Data:
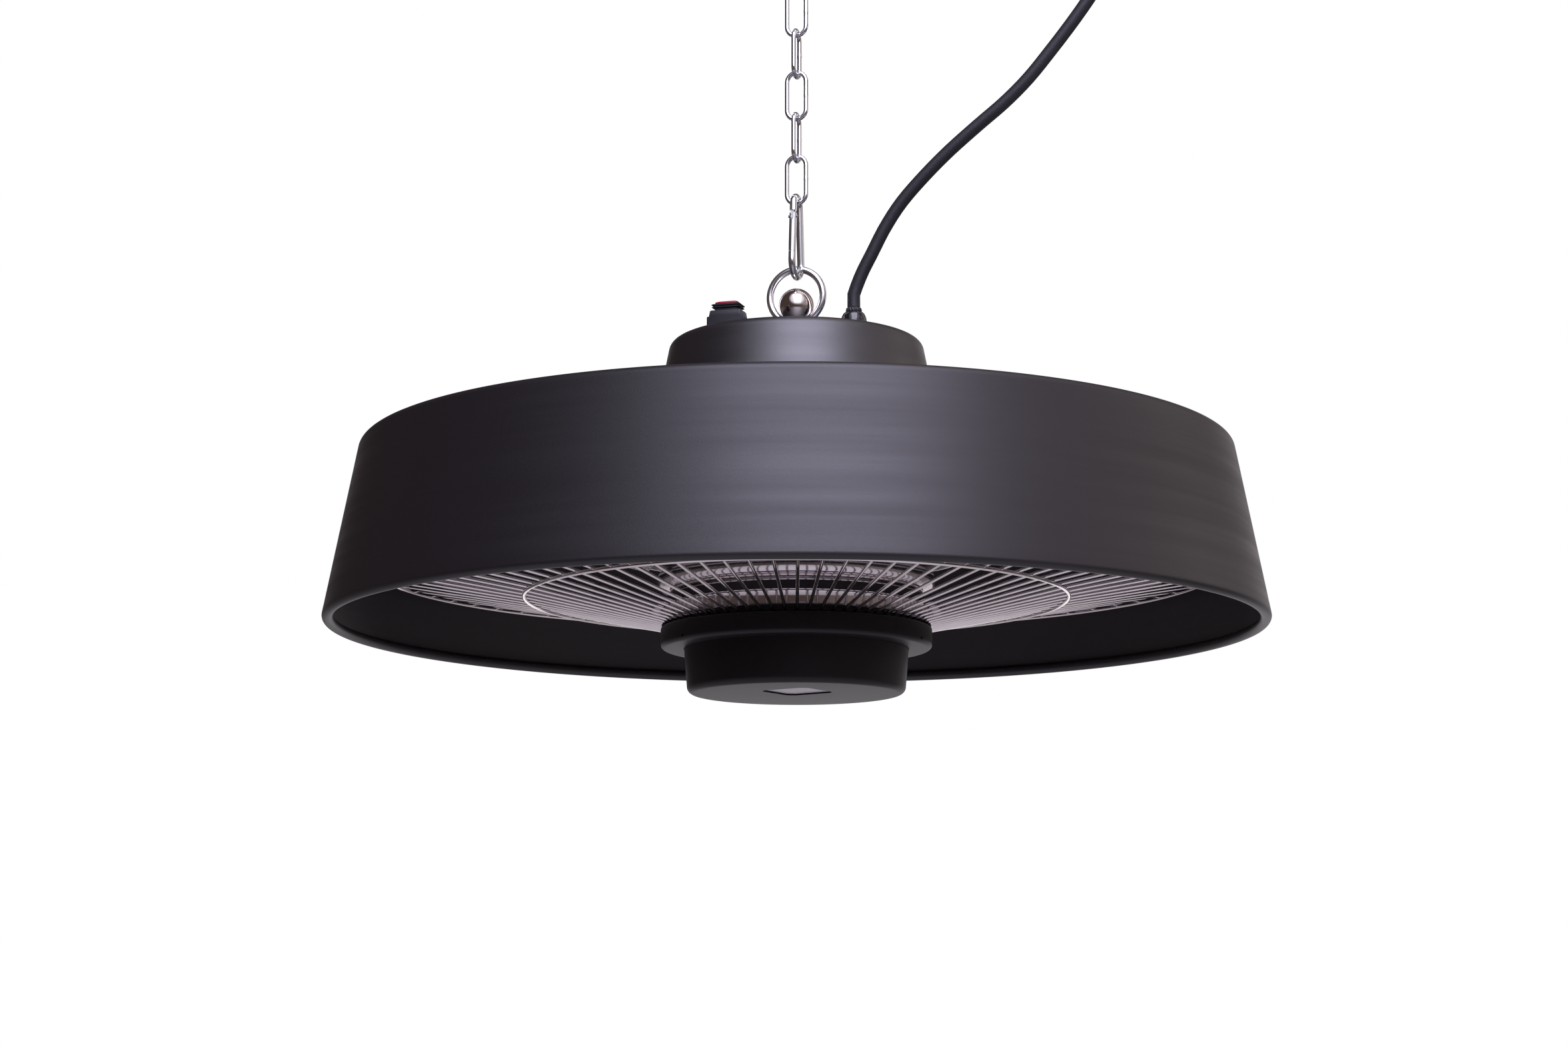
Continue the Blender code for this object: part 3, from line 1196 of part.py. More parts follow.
def build_switch(heater, base):
    """Stepped switch frame, body with blades below the cap, and the rocker with its red lens."""
    seat = CAP_TOP + GAP
    flange_top = seat + SWITCH_FLANGE_HEIGHT
    step_top = flange_top + SWITCH_STEP_HEIGHT
    place = (SWITCH_X, SWITCH_Y, base[2])
    step_length = SWITCH_LENGTH - 2 * SWITCH_STEP_INSET
    step_width = SWITCH_WIDTH - 2 * SWITCH_STEP_INSET
    frame = loft_mesh([
        rectangle(SWITCH_LENGTH, SWITCH_WIDTH, seat),
        rectangle(SWITCH_LENGTH, SWITCH_WIDTH, flange_top),
        rectangle(step_length, step_width, flange_top),
        rectangle(step_length, step_width, step_top),
    ])
    frame = add_mesh("switch_frame", frame, "black_plastic", heater, place)
    opening = block_mesh(SWITCH_OPENING_LENGTH, SWITCH_OPENING_WIDTH, seat - OVERRUN, step_top + OVERRUN)
    pivot_height = step_top - ROCKER_PIVOT_BELOW_STEP
    cut(frame, opening, "switch_opening", place)
    reach = TRUNNION_REACH + GAP
    near = (0, -reach, pivot_height)
    far = (0, reach, pivot_height)
    bores = cylinder_mesh(TRUNNION_RADIUS + GAP, near, far, TINY_STEPS)
    cut(frame, bores, "trunnion_bores", place)

    body_top = seat - GAP
    body = block_mesh(SWITCH_BODY_LENGTH, SWITCH_BODY_WIDTH, body_top - SWITCH_BODY_DEPTH, body_top)
    body = add_mesh("switch_body", body, "black_plastic", heater, place)
    blades = bmesh.new()
    blade_top = body_top - SWITCH_BODY_DEPTH + OVERRUN
    pitch = SWITCH_BODY_LENGTH / SWITCH_BLADE_COUNT
    for index in range(SWITCH_BLADE_COUNT):
        x = (index - (SWITCH_BLADE_COUNT - 1) / 2) * pitch
        low = blade_top - SWITCH_BLADE_LENGTH
        block_mesh(SWITCH_BLADE_THICKNESS, SWITCH_BLADE_WIDTH, low, blade_top, x, 0, blades)
    cut(body, blades, "switch_blades", place, operation="UNION")

    pivot = add_pivot("rocker_pivot", heater, (SWITCH_X, SWITCH_Y, base[2] + pivot_height))
    lip = ROCKER_PIVOT_BELOW_STEP + ROCKER_LIP_CLEARANCE
    waist = lip + ROCKER_LIP_STEP
    roof = waist + ROCKER_LIP_STEP
    crown = roof + ROCKER_LIP_STEP
    waist_length = ROCKER_LIP_LENGTH - 2 * ROCKER_WAIST_INSET
    waist_width = ROCKER_LIP_WIDTH - 2 * ROCKER_WAIST_INSET
    crown_length = ROCKER_LIP_LENGTH - 2 * ROCKER_CROWN_INSET
    crown_width = ROCKER_LIP_WIDTH - 2 * ROCKER_CROWN_INSET
    rocker = loft_mesh([
        rectangle(ROCKER_STEM_LENGTH, ROCKER_STEM_WIDTH, -ROCKER_STEM_BELOW_PIVOT),
        rectangle(ROCKER_STEM_LENGTH, ROCKER_STEM_WIDTH, lip - GAP),
        rectangle(ROCKER_LIP_LENGTH, ROCKER_LIP_WIDTH, lip),
        rectangle(waist_length, waist_width, waist),
        rectangle(ROCKER_LIP_LENGTH, ROCKER_LIP_WIDTH, roof),
        rectangle(crown_length, crown_width, crown),
    ])
    rocker = add_mesh("switch_rocker", rocker, "rubber", pivot)
    trunnions = cylinder_mesh(TRUNNION_RADIUS, (0, -TRUNNION_REACH, 0), (0, TRUNNION_REACH, 0), TINY_STEPS)
    cut(rocker, trunnions, "trunnion_guide", operation="UNION")
    lens_low = crown + GAP
    lens_length = crown_length - LENS_INSET
    lens_width = crown_width - LENS_INSET
    lens = loft_mesh([
        rectangle(lens_length, lens_width, lens_low),
        rectangle(lens_length, lens_width, lens_low + LENS_HEIGHT / 2),
        rectangle(lens_length - LENS_CROWN_INSET, lens_width - LENS_CROWN_INSET, lens_low + LENS_HEIGHT),
    ])
    add_mesh("switch_lens", lens, "red_lens", pivot)


def build_terminal_block(heater, base):
    """Terminal block on the shade's top plate, inside the cap."""
    low = SHADE_HEIGHT + GAP
    high = low + TERMINAL_HEIGHT
    place = (TERMINAL_X, TERMINAL_Y, base[2])
    item = block_mesh(TERMINAL_WIDTH, TERMINAL_LENGTH, low, high)
    item = add_mesh("terminal_block", item, "grey_plastic", heater, place)
    holes = bmesh.new()
    pitch = TERMINAL_LENGTH / TERMINAL_POLES
    for index in range(TERMINAL_POLES):
        y = (index - (TERMINAL_POLES - 1) / 2) * pitch
        start = (0, y, high - TERMINAL_SCREW_RADIUS)
        cylinder_mesh(TERMINAL_SCREW_RADIUS, start, (0, y, high + OVERRUN), TINY_STEPS, holes)
    cut(item, holes, "terminal_holes", place)


def coil_points():
    """Two-layer coil: straight start, spiral in, climb in the half turn, spiral out, straight end."""
    turns = 2 * COIL_LAYER_TURNS + COIL_CLIMB_TURNS
    count = round(turns * COIL_LOOP_POINTS)
    points = []
    for index in range(count + 1):
        turn = turns * index / count
        inward = min(turn, COIL_INWARD_TURNS)
        outward = max(0, turn - COIL_INWARD_TURNS)
        climb = min(1, max(0, (turn - COIL_LAYER_TURNS) / COIL_CLIMB_TURNS))
        radius = COIL_OUTER - COIL_PITCH * inward + COIL_PITCH * outward
        angle = -math.pi / 2 + FULL_TURN * turn
        height = COIL_LOWER + climb * COIL_PITCH
        x = COIL_X + radius * math.cos(angle)
        y = COIL_OUTER + radius * math.sin(angle)
        points.append(np.array([x, y, height]))
    straight = np.array([CABLE_DIAMETER, 0, 0])
    return [points[0] - straight] + points + [points[-1] - straight]


def build_cable(heater, base):
    """Cable from the gland, its tied coil at the ceiling, and the plug."""
    coil = coil_points()
    start = (GLAND_X, 0, FINGER_TOP + GAP)
    route = [(GLAND_X, 0, start[2] + CABLE_DIAMETER)]
    route += [(x, 0, z) for x, z in CABLE_ROUTE]
    finish = coil[0] - np.array([GAP, 0, 0])
    route.append(tuple(finish - np.array([CABLE_DIAMETER, 0, 0])))
    middle = smooth_route(route, CABLE_STEP_DIAMETERS * CABLE_DIAMETER)
    points = np.vstack([[start], middle, [finish]])
    wire("cable", points, CABLE_RADIUS, 2, "rubber", heater, base)
    wire("cable_coil", coil, CABLE_RADIUS, 1, "rubber", heater, base)
    length = np.linalg.norm(np.diff(points, axis=0), axis=1).sum()
    coil_length = np.linalg.norm(np.diff(np.array(coil), axis=0), axis=1).sum()
    print("cable free stretch %.4f m, coil %.4f m" % (length, coil_length))
    print("coil least gap to itself %.5f m" % least_gap(coil, CABLE_RADIUS, COIL_LOOP_POINTS))
    build_tie(heater, base)
    build_plug(heater, base, coil[-1])


def build_tie(heater, base):
    """Flat strap round the coil's bundle, under the ceiling."""
    inner_low = COIL_LOWER - CABLE_RADIUS - GAP
    inner_high = CEILING - GAP - TIE_THICKNESS
    near = COIL_INNER - CABLE_RADIUS - TIE_SLACK
    far = COIL_OUTER + CABLE_RADIUS + TIE_SLACK
    t = TIE_THICKNESS
    inner = [(near, inner_low), (far, inner_low), (far, inner_high), (near, inner_high)]
    outer = [
        (near - t, inner_low - t),
        (far + t, inner_low - t),
        (far + t, inner_high + t),
        (near - t, inner_high + t),
    ]
    bm = bmesh.new()
    rings = []
    for y in (-TIE_WIDTH / 2, TIE_WIDTH / 2):
        rings.append([bm.verts.new((x, y, z)) for x, z in outer])
        rings.append([bm.verts.new((x, y, z)) for x, z in inner])
    front_outer, front_inner, back_outer, back_inner = rings
    for index in range(4):
        after = (index + 1) % 4
        bm.faces.new((front_outer[index], front_outer[after], back_outer[after], back_outer[index]))
        bm.faces.new((front_inner[after], front_inner[index], back_inner[index], back_inner[after]))
        bm.faces.new((front_outer[after], front_outer[index], front_inner[index], front_inner[after]))
        bm.faces.new((back_outer[index], back_outer[after], back_inner[after], back_inner[index]))
    place = (COIL_X, COIL_OUTER, base[2])
    add_mesh("coil_tie", bm, "black_plastic", heater, place)


def build_plug(heater, base, coil_end):
    """Round two-pin plug beside the coil: tapered tail, grip and face, pointing along -X."""
    place = (coil_end[0] - GAP, coil_end[1], base[2] + coil_end[2])
    face = PLUG_TAIL_LENGTH + PLUG_LENGTH
    outline = rounded([
        (0, 0, 0),
        (PLUG_TAIL_RADIUS, 0, 0),
        (PLUG_TAIL_RADIUS + CABLE_RADIUS / 2, PLUG_TAIL_LENGTH, 0),
        (PLUG_GRIP_RADIUS, PLUG_TAIL_LENGTH + PLUG_LENGTH / 8, 0),
        (PLUG_GRIP_RADIUS, PLUG_TAIL_LENGTH + PLUG_LENGTH / 2, 0),
        (PLUG_RADIUS, face - PLUG_LENGTH / 3, PLUG_LENGTH / 8),
        (PLUG_RADIUS, face, 0),
        (0, face, 0),
    ], 2)
    turn = (0, -math.pi / 2, 0)
    lathe("plug_body", outline, SMALL_STEPS, "black_plastic", heater, place, turn)
    for number, side in ((1, -1), (2, 1)):
        y = side * PIN_SPACING / 2
        foot = face + GAP
        pin = cylinder_mesh(PIN_RADIUS, (0, y, foot), (0, y, foot + PIN_LENGTH), TINY_STEPS)
        add_mesh("plug_pin_%d" % number, pin, "steel", heater, place, turn)


def build():
    """Builds the whole heater from the ceiling down."""
    clear_scene()
    root = add_pivot("ceiling", None, (0, 0, 0))
    build_ceiling_fitting(root)
    clip = build_chain(root)
    ring = build_carabiner(clip)
    heater = build_ring(ring)
    base = (0, 0, -BORE_HEIGHT)
    build_stud(heater, base)
    build_shade(heater, base)
    build_tube(heater, base)
    build_reflector(heater, base)
    build_lamp(heater, base)
    build_grille(heater, base)
    build_hub(heater, base)
    build_board(heater, base)
    build_gland(heater, base)
    build_switch(heater, base)
    build_terminal_block(heater, base)
    build_cable(heater, base)
    print("ceiling above the rim %.4f m" % CEILING)


build()
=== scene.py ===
"""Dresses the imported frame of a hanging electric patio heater.

The heater hangs from a ceiling plate on a chain. Lengths are in metres. Heights in the classes below
are measured from the shade's rim, and LEVEL turns them into the frame's heights under the ceiling.
"""

import logging
import math
from dataclasses import dataclass
from enum import Enum
from typing import Any, Sequence

import bmesh
import bpy
import numpy as np
from mathutils import Matrix, Vector


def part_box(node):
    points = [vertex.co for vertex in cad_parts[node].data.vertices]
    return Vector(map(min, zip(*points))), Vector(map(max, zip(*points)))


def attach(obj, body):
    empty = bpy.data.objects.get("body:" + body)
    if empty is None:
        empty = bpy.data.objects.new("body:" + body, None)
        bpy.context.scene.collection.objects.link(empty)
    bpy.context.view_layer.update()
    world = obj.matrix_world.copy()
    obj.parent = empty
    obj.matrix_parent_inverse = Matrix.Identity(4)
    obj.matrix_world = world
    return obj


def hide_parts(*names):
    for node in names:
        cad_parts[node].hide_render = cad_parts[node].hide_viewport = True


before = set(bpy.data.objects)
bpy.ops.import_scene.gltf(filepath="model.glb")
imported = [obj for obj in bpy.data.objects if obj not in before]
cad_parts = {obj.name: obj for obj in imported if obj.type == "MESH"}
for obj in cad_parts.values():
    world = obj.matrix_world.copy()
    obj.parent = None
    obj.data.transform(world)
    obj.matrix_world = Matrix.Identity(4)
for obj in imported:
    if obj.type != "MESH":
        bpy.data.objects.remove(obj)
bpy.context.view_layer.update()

logging.basicConfig(level=logging.INFO, format="%(message)s")
LOG = logging.getLogger("heater")

Array = np.ndarray
Colour = tuple[float, float, float]
FULL_TURN = 2 * math.pi
SHARP_ANGLE = 38.0
MERGE_DISTANCE = 1e-7
WAVE_LENGTH = 0.31  # one band of the wave texture at a scale of one

# Sizes that more than one sub-assembly uses
LEVEL = 0.4855
TUBE_HOLE = 0.0083
CAP_SEAT = 0.1843
BORE_HEIGHT = 0.1972
RING_RADIUS = 0.0180
RING_WIRE = 0.0023
GLAND_X = 0.0388
SWITCH_PLACE = (-0.0321, -0.0440, 0.0)
CAMERA_TURN = math.radians(16)


class Body(Enum):
    """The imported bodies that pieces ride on, apart from the chain's links."""

    CEILING = "ceiling_fitting"
    CARABINER = "carabiner"
    GATE = "gate"
    RING = "ring"
    HEATER = "heater"
    ROCKER = "rocker"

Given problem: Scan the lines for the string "imported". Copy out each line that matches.

Full answer:
"""Dresses the imported frame of a hanging electric patio heater.
imported = [obj for obj in bpy.data.objects if obj not in before]
cad_parts = {obj.name: obj for obj in imported if obj.type == "MESH"}
for obj in imported:
    """The imported bodies that pieces ride on, apart from the chain's links."""